▸ WORK TO COMPLETE: Write out each line of the material again, word for word.

▸ INFORMATION SHOWN:
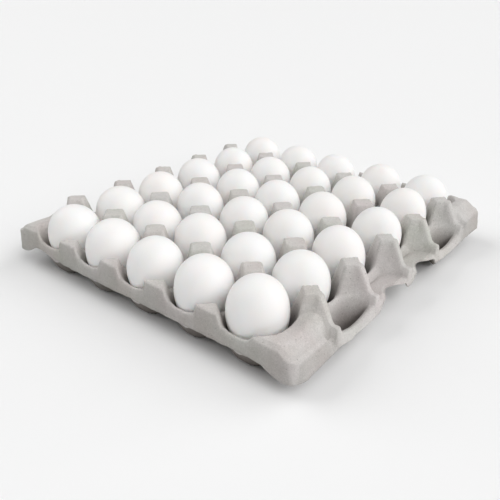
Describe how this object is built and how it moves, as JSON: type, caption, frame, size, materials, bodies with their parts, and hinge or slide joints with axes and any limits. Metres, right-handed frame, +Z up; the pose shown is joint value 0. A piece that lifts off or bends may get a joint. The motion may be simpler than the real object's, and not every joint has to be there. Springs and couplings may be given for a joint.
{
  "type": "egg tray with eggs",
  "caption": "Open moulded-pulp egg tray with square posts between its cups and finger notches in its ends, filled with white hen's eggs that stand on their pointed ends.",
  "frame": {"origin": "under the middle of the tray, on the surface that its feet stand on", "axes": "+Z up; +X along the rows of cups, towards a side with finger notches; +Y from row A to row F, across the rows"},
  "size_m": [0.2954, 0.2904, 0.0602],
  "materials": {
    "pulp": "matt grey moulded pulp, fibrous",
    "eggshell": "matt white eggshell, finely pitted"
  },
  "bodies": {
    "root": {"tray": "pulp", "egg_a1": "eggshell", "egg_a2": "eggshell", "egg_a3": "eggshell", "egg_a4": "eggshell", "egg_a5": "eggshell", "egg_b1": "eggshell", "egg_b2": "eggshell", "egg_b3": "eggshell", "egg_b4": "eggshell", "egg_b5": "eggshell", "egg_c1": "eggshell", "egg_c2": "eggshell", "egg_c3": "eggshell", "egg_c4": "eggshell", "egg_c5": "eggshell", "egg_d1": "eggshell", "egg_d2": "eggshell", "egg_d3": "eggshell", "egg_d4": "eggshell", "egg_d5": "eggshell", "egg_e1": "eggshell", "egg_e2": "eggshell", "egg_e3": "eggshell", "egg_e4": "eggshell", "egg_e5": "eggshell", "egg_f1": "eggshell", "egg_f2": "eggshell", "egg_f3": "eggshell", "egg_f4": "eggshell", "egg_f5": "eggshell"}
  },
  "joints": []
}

▸ EXERCISE OUTPUT:
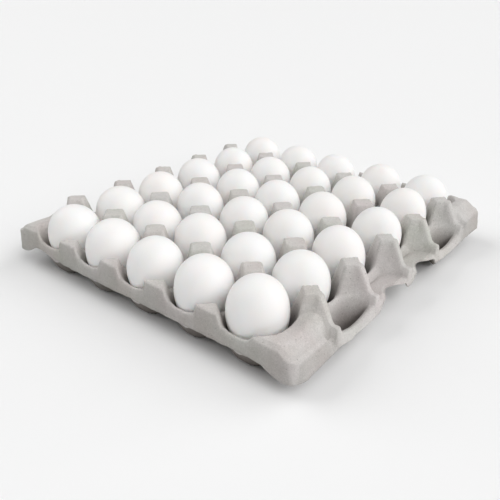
Describe how this object is built and how it moves, as JSON: type, caption, frame, size, materials, bodies with their parts, and hinge or slide joints with axes and any limits. Metres, right-handed frame, +Z up; the pose shown is joint value 0. A piece that lifts off or bends may get a joint. The motion may be simpler than the real object's, and not every joint has to be there. Springs and couplings may be given for a joint.
{
  "type": "egg tray with eggs",
  "caption": "Open moulded-pulp egg tray with square posts between its cups and finger notches in its ends, filled with white hen's eggs that stand on their pointed ends.",
  "frame": {"origin": "under the middle of the tray, on the surface that its feet stand on", "axes": "+Z up; +X along the rows of cups, towards a side with finger notches; +Y from row A to row F, across the rows"},
  "size_m": [0.2954, 0.2904, 0.0602],
  "materials": {
    "pulp": "matt grey moulded pulp, fibrous",
    "eggshell": "matt white eggshell, finely pitted"
  },
  "bodies": {
    "root": {"tray": "pulp", "egg_a1": "eggshell", "egg_a2": "eggshell", "egg_a3": "eggshell", "egg_a4": "eggshell", "egg_a5": "eggshell", "egg_b1": "eggshell", "egg_b2": "eggshell", "egg_b3": "eggshell", "egg_b4": "eggshell", "egg_b5": "eggshell", "egg_c1": "eggshell", "egg_c2": "eggshell", "egg_c3": "eggshell", "egg_c4": "eggshell", "egg_c5": "eggshell", "egg_d1": "eggshell", "egg_d2": "eggshell", "egg_d3": "eggshell", "egg_d4": "eggshell", "egg_d5": "eggshell", "egg_e1": "eggshell", "egg_e2": "eggshell", "egg_e3": "eggshell", "egg_e4": "eggshell", "egg_e5": "eggshell", "egg_f1": "eggshell", "egg_f2": "eggshell", "egg_f3": "eggshell", "egg_f4": "eggshell", "egg_f5": "eggshell"}
  },
  "joints": []
}